Wednesday, November 10, 2010

The long walk


It is troubling, to say the least, to consider that a longtime classic could be a hoax.

Many years ago, a book about surviving in the outdoors was published and a friend reviewed it for a magazine. My friend, who knew more about outdoor survival than most, didn't like the book (I've forgotten its name) and said so. Among other things, the book repeated the generally accepted wisdom that the human body can't last more than three days without water.

My friend, a proponent of the influence that things like attitude, mental toughness, intelligent strategy, desperation and will to survive have on physiology, the capacity of humans to exceed the limits of accepted wisdom and the ability to survive in the outdoors (and elsewhere), wrote something like, "If Slawomir Rawicz had read this book and got it in his head that he could only live three days without water, he would never have made it across the Gobi Desert."

"Who is Slawomir Rawicz and what's his story?" I asked my friend, who was incredulous that I didn't know and immediately gave me a copy of "The Long Walk," Rawicz's book about escaping from a Russian gulag in Siberia in 1941 and walking 4,000 miles south in 11 months across the Gobi Desert, through Tibet and the Himalayas and into India. Rawicz, a Pole, started with six fellow prisoners, including an American, and found a 17-year-old Polish girl along the way who joined them. After 4,000 miles of hardship and survival, including walking across the Gobi without water, four of them made it safely to India.

"The Long Walk," published in England where Rawicz lived 15 years after the events it describes, is a classic piece of adventure literature and is recommended reading to everyone for its Homeric journey, history, tragedy (not much comedy), inspiration, two Abominable Snowmen and the always surprising capacity of humanity for compassion and brutality and its will to survive. It's a great read.


From the beginning, the book and Rawicz himself had critics and doubters whose skepticism was driven as much and perhaps more by his reported sighting of two Abominable Snowmen (Yetis) while crossing the Himalayas as by the extreme rigors of the journey itself. Two years after Rawicz died in 2004, researchers claimed to have found documents in Russian and Polish archives that appear to debunk parts of his story. The tale is a 4,000-mile-stretch and the doubters were comfortable within the confines of generally accepted wisdom and felt justified in calling Rawicz, among other things, a liar. And in 2009, a fellow Pole, Witold Glinski, also living in England, came forward with the claim that the story was true but that it was he, not Rawicz, who had made the journey. Slawomir, according to Witold, must have found out about the journey from some "official" papers in London's Polish Embassy. Glinski said he waited more than 50 years after "The Long Walk" was published to reveal the truth because he "wanted to forget the war and concentrate on his new life."
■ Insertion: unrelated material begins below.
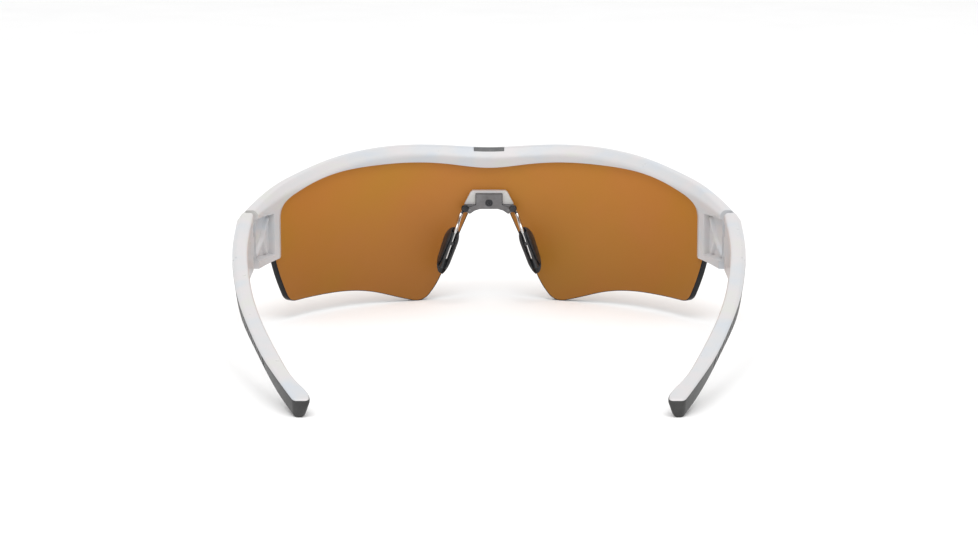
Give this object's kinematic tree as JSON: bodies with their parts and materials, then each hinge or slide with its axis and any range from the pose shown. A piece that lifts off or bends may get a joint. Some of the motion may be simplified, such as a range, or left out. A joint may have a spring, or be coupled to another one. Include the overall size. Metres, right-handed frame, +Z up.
{
  "type": "wraparound sport sunglasses",
  "caption": "Half-rim wraparound sport sunglasses: one-piece curved shield lens under a white brow, folding temples with rubber grips, and adjustable nose pads on wire arms.",
  "frame": {"origin": "on the surface that the open sunglasses stand on, below the middle of the whole object", "axes": "+Z up; the lens faces -Y and the temples run back to +Y; +X is the wearer's left"},
  "size_m": [0.1408, 0.1527, 0.0462],
  "materials": {
    "frame_white": "satin pearl white injection moulding",
    "lens_amber": "mirror-coated amber polycarbonate, dark cut edge",
    "inlay_grey": "fine matte",
    "plate_metal": "bead-blasted grey metal",
    "dark_steel": "black oxide",
    "brass_insert": "turned",
    "grip_rubber": "fine-textured soft rubber",
    "bush_steel": "turned stainless steel",
    "wire_steel": "polished nickel silver wire",
    "pad_rubber": "soft satin rubber",
    "sleeve_plastic": "moulded"
  },
  "bodies": {
    "front": {"front_frame": "frame_white", "shield_lens": "lens_amber", "brow_inlay": "inlay_grey", "bridge_base": "frame_white", "bridge_plate": "plate_metal", "bridge_screw": "dark_steel", "bridge_insert": "brass_insert", "hinge_screws": "bush_steel", "hinge_nuts": "bush_steel", "arm_rivets": "dark_steel"},
    "left_temple": {"left_temple_core": "frame_white", "left_temple_grip": "grip_rubber", "left_hinge_bush": "bush_steel"},
    "right_temple": {"right_temple_core": "frame_white", "right_temple_grip": "grip_rubber", "right_hinge_bush": "bush_steel"},
    "left_arm": {"left_pad_arm": "wire_steel"},
    "right_arm": {"right_pad_arm": "wire_steel"},
    "left_pad": {"left_nose_pad": "pad_rubber", "left_pad_sleeve": "sleeve_plastic"},
    "right_pad": {"right_nose_pad": "pad_rubber", "right_pad_sleeve": "sleeve_plastic"}
  },
  "joints": [
    {"name": "left_temple_fold", "type": "hinge", "parent": "front", "child": "left_temple", "pos_m": [0.0674, -0.0213, 0.0245], "axis": [0, 0, 1], "range_deg": [0, 94]},
    {"name": "right_temple_fold", "type": "hinge", "parent": "front", "child": "right_temple", "pos_m": [-0.0674, -0.0213, 0.0245], "axis": [0, 0, -1], "range_deg": [0, 82]},
    {"name": "left_arm_bend", "type": "hinge", "parent": "front", "child": "left_arm", "pos_m": [0.0071, -0.0686, 0.0273], "axis": [0, 1, 0], "range_deg": [-10, 10]},
    {"name": "right_arm_bend", "type": "hinge", "parent": "front", "child": "right_arm", "pos_m": [-0.0071, -0.0686, 0.0273], "axis": [0, -1, 0], "range_deg": [-10, 10]},
    {"name": "left_pad_swivel", "type": "hinge", "parent": "left_arm", "child": "left_pad", "pos_m": [0.0099, -0.0625, 0.0213], "axis": [0.3314, 0.1275, -0.9348], "range_deg": [-12, 12]},
    {"name": "right_pad_swivel", "type": "hinge", "parent": "right_arm", "child": "right_pad", "pos_m": [-0.0099, -0.0625, 0.0213], "axis": [0.3314, -0.1275, 0.9348], "range_deg": [-12, 12]}
  ]
}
Fair enough, I suppose. Wanting to forget things like war is admirable and understandable but probably impossible. And there is a good argument to be made that remembering and acknowledging and keeping in the public consciousness the horrors of past wars and their consequences for present life could contribute to preventing future wars. At any rate, there is a mini-war of words on the blogs about who really walked the talk of "The Long Walk," particularly between the grandchildren of Glinski and Rawicz, who loyally and adamantly defend the integrity and truthfulness of their respective progenitors.

"The Long Walk" is among my favorite books of adventure literature, and it is troubling, to say the least, to consider that a longtime classic could be a hoax. However, while keeping an open mind to humanity's vast potential for deception and depravity, as well as gullibility and unwillingness to change cherished beliefs even when it is absurd not to, I for one am not yet ready to throw Rawicz to the dogs of doubters and debunkers.

For starters, the archives of Poland and Stalin's Russia in the 1930s and '40s are hardly, to put it mildly, the Rosetta Stone of historical truth. And the "official" papers in the Polish Embassy have never been officially seen, read or acknowledged by anyone except Glinski. Anyone who believes that Stalin allowed accurate records to be kept of people he sent to the gulags probably believes Bjorn Lomborg's polemics against global climate change measure the real state of the world.

And the fact that both Glinski and the doubting researchers did not go public with their stories until after Rawicz had died is, for me, a red flag. I'm open to persuasion by some better evidence, but for now "The Long Walk" is Rawicz's story, told from personal experience, and very well told at that.

There is certainly another intriguing story to be told in the theories of the Rawicz doubters and Glinski's assertion that he made the long walk. It likely will not be as adventurous or inspiring as "The Long Walk," but determining the truth is often as difficult as crossing the Gobi without water, traversing the Himalayas without mountain boots and convincing the world that you saw a couple of Yetis.